“Anxiety over certification” is spreading throughout the imported car industry in Korea. The Volkswagen's diesel gate toughened the certification of diesel vehicles. This time, imported car companies are having trouble launching eco-friendly cars.
Import car companies have not focused on launching diesel vehicles since last year. As the government’s verification of documents became stricter, it takes a lot of time for imported car companies to have their diesel models certified. "After seeing the launch of diesel vehicles by US and Japanese companies delayed by more than a year, we changed our sales strategy and received the certification of non-diesel models first," a company official said. This fact pulled down sales of diesel vehicles 21.7% year-on-year from January to June this year.
However, imported car companies are complaining, saying that the certification of eco-friendly cars as well as diesel cars virtually stopped. This is because certificates is not being issued, let alone becoming tougher. A typical case is PHEV models, which can be charged like electric cars while using internal combustion engines and motors. Although they are called the most realistic eco-friendly model, there are few PHEV models sold in the market. Mercedes-Benz, BMW and Porsche intended to introduce the PHEV models. However, nobody knows when the models will be certified. Toyota's Prius Prime and Volvo's XC90 T8 are recording sluggish sales as the launch of new PHEV models is being discontinued.

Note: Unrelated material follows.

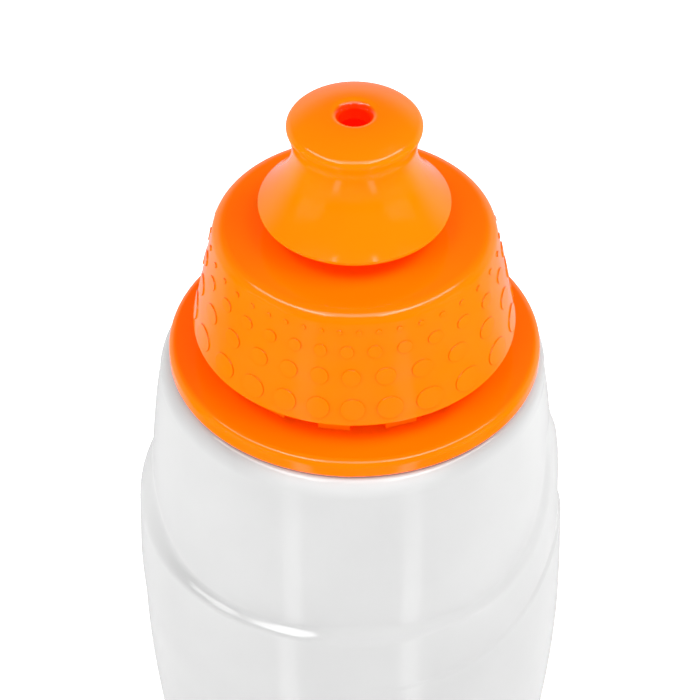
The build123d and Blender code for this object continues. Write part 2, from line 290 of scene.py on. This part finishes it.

The imported car industry argues that there is a need to improve the government's certification system. Fuel efficiency is certified by the Ministry of Industry and Commerce, and noise and emissions by the Ministry of Environment. The Ministry of Land, Infrastructure and Transport handles post-certification management. Imported car companies face a lot of troubles as they have to deal with several agencies at the same time. There are many test institutes such as the Korea Institute of Energy Research, the Korea Automotive Technology Institute, and the Korea Petroleum Quality & Distribution Authority for fuel efficiency certification of internal combustion engines. However, eco-friendly cars such as PHEVs are checked by the Korea Petroleum Quality & Distribution Authority only. The Korea Petroleum Quality & Distribution Authority suffers from a lack of human resources and equipment in managing 17 foreign car importers.
Industry insiders point out that a delay in certification can be misunderstood as a non-tariff barrier by countries with free trade agreements (FTAs). A company official said, "The fact that domestic automobiles are already on sale but delayed certification blocks the sale of import cars can be interpreted as a discriminatory act."